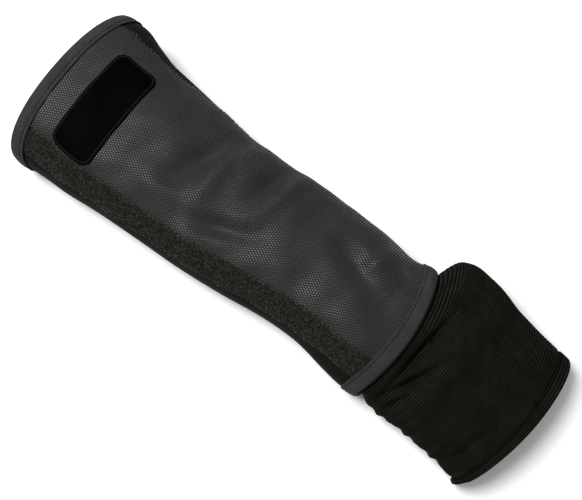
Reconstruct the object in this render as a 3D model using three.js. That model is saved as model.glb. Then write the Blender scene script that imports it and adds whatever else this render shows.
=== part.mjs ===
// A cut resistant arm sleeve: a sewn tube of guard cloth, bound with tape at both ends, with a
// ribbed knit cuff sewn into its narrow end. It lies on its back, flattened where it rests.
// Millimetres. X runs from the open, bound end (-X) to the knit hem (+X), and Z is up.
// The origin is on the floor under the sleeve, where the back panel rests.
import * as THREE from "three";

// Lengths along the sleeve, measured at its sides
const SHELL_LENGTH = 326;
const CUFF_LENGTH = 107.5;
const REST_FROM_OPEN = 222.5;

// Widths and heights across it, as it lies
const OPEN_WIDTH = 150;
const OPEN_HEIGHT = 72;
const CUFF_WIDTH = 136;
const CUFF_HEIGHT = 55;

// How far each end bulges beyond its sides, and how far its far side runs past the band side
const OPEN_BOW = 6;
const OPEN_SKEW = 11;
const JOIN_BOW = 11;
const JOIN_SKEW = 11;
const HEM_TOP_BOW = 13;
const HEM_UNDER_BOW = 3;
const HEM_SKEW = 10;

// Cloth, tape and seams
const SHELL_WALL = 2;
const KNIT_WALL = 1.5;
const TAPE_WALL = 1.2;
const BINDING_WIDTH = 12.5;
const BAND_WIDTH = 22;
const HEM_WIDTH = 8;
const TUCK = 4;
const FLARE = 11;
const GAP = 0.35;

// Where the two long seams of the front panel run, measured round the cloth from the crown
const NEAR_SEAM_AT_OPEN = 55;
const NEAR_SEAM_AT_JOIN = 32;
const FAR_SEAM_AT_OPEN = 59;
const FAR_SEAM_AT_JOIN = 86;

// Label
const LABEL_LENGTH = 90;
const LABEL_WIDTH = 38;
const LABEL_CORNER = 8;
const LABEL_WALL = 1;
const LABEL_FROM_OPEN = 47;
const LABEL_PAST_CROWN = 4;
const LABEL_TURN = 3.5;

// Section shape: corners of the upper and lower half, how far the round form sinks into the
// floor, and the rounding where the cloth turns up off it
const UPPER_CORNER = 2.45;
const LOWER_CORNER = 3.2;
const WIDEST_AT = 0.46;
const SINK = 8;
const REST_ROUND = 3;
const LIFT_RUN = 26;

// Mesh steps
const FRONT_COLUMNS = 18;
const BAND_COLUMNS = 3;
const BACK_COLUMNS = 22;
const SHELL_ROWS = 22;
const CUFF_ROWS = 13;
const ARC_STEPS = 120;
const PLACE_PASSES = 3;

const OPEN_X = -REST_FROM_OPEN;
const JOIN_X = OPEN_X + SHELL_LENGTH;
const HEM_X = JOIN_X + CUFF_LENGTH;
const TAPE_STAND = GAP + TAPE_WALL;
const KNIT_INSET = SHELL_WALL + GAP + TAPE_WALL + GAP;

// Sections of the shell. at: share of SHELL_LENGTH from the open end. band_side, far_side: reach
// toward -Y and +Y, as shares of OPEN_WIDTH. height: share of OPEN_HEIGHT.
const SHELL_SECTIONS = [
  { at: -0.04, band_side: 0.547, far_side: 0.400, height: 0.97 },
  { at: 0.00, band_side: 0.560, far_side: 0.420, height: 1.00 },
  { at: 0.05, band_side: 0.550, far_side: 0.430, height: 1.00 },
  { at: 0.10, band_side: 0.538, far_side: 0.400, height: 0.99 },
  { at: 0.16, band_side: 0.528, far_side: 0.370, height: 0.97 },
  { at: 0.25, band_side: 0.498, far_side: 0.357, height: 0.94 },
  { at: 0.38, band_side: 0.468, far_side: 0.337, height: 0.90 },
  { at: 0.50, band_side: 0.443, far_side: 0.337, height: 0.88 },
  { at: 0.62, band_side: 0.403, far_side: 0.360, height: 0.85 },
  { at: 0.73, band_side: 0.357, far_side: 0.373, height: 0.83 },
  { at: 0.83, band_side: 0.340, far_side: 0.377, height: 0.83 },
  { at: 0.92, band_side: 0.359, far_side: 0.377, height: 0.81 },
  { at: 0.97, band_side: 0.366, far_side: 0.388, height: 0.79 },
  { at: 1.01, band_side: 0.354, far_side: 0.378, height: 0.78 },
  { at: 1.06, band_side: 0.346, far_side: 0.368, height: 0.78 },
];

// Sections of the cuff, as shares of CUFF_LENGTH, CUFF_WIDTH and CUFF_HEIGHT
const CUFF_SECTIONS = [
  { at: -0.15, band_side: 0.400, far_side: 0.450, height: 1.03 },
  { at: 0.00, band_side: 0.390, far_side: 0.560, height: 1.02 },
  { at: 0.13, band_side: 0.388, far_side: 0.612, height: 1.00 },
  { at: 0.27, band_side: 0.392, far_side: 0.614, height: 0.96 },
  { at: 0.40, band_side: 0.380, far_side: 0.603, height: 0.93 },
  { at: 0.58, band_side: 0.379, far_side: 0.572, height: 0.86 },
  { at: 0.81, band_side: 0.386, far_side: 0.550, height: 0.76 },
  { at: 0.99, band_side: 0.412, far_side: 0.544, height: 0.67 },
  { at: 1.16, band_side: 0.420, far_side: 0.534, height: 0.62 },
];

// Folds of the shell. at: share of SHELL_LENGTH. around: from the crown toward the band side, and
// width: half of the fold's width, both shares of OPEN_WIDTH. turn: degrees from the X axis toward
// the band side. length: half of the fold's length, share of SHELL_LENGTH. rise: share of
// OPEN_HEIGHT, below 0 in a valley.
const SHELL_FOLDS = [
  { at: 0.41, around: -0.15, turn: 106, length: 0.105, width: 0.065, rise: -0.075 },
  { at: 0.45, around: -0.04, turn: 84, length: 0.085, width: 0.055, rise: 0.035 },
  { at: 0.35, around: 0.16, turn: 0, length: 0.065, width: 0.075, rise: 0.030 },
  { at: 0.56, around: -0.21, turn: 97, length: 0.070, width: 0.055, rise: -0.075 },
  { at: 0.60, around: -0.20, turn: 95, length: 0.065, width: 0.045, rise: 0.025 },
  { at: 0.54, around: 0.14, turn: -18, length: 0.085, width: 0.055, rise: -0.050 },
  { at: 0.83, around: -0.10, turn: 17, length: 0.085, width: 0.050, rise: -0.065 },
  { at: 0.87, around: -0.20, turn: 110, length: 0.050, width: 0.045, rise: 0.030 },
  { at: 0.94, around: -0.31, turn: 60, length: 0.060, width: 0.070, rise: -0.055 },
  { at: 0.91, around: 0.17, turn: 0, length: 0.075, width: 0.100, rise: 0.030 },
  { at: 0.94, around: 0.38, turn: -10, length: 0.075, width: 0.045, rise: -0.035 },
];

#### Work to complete
In the listing above, please print only the lines from the first one to the line where "const FAR_SEAM_AT_JOIN = 86;" appears, exactly as written, both of those lines included.

#### Written answer
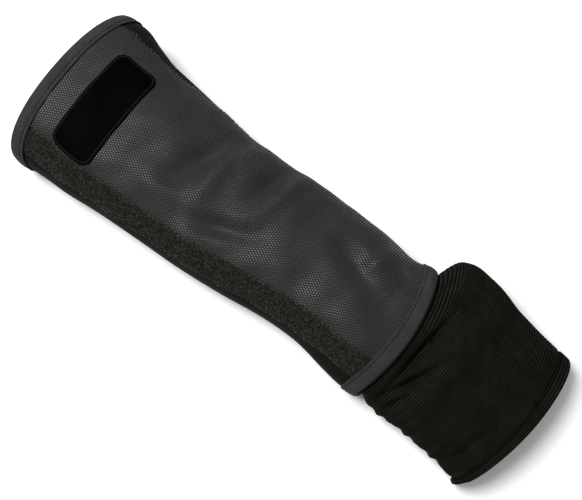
Reconstruct the object in this render as a 3D model using three.js. That model is saved as model.glb. Then write the Blender scene script that imports it and adds whatever else this render shows.
=== part.mjs ===
// A cut resistant arm sleeve: a sewn tube of guard cloth, bound with tape at both ends, with a
// ribbed knit cuff sewn into its narrow end. It lies on its back, flattened where it rests.
// Millimetres. X runs from the open, bound end (-X) to the knit hem (+X), and Z is up.
// The origin is on the floor under the sleeve, where the back panel rests.
import * as THREE from "three";

// Lengths along the sleeve, measured at its sides
const SHELL_LENGTH = 326;
const CUFF_LENGTH = 107.5;
const REST_FROM_OPEN = 222.5;

// Widths and heights across it, as it lies
const OPEN_WIDTH = 150;
const OPEN_HEIGHT = 72;
const CUFF_WIDTH = 136;
const CUFF_HEIGHT = 55;

// How far each end bulges beyond its sides, and how far its far side runs past the band side
const OPEN_BOW = 6;
const OPEN_SKEW = 11;
const JOIN_BOW = 11;
const JOIN_SKEW = 11;
const HEM_TOP_BOW = 13;
const HEM_UNDER_BOW = 3;
const HEM_SKEW = 10;

// Cloth, tape and seams
const SHELL_WALL = 2;
const KNIT_WALL = 1.5;
const TAPE_WALL = 1.2;
const BINDING_WIDTH = 12.5;
const BAND_WIDTH = 22;
const HEM_WIDTH = 8;
const TUCK = 4;
const FLARE = 11;
const GAP = 0.35;

// Where the two long seams of the front panel run, measured round the cloth from the crown
const NEAR_SEAM_AT_OPEN = 55;
const NEAR_SEAM_AT_JOIN = 32;
const FAR_SEAM_AT_OPEN = 59;
const FAR_SEAM_AT_JOIN = 86;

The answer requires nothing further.